Africa: U.S. Foreign Assistance Issues [May 10, 2005]   [open pdf - 89KB]

"Under the Administration's FY2006 foreign assistance request, U.S. aid to sub- Saharan Africa would continue to grow, due to sharp increases through the State Department's Global HIV/AIDS Initiative. Twelve 'focus countries'in Africa are benefitting substantially under this program. Assistance through the Child Survival and Development Assistance programs would decline, but a new Transition Initiatives program would provide $95 million to Ethiopia and Somalia.
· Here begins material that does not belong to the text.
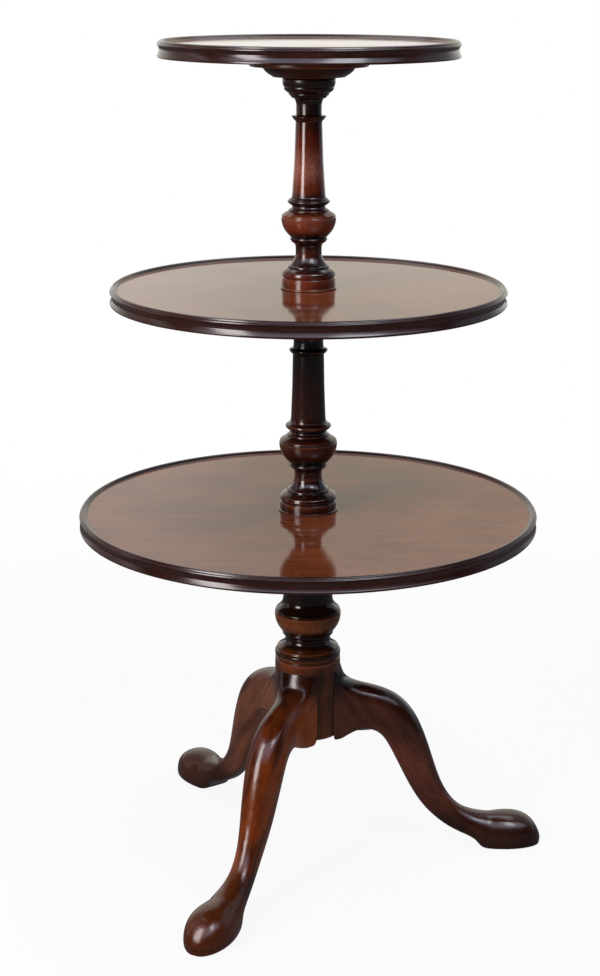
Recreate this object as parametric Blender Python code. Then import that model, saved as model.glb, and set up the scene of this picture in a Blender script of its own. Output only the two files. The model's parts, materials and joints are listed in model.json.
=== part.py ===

Overall, non-food aid to Africa would total about $3.6 billion under the request compared with an estimated $3.4 billion being allocated in FY2005. […] USAID Administrator Andrew Natsios has testified that in FY2005, the aid program is emphasizing peace in Sudan, ending famine in Ethiopia, and combating HIV/AIDS. He has also stressed the importance of agricultural development. In a June 26, 2003 speech, President Bush described a 'partnership' with Africa including support for security and development. In August 2002, the Administration announced initiatives on access to potable water, clean energy, reducing hunger, and development and conservation in the Congo River basin. The initiatives are to make extensive use of public-private partnerships. As part of its counterterrorism efforts, the Administration has also launched initiatives to strengthen security forces in the Sahel region and in East Africa. The overall level of funding for aid to Africa remains a continuing subject of debate. Other issues include the eligibility of African countries for aid through the Millennium Challenge Account and U.S. support for the New Partnership for Africa's Development (NEPAD), an African initiative linking increased aid with policy reform."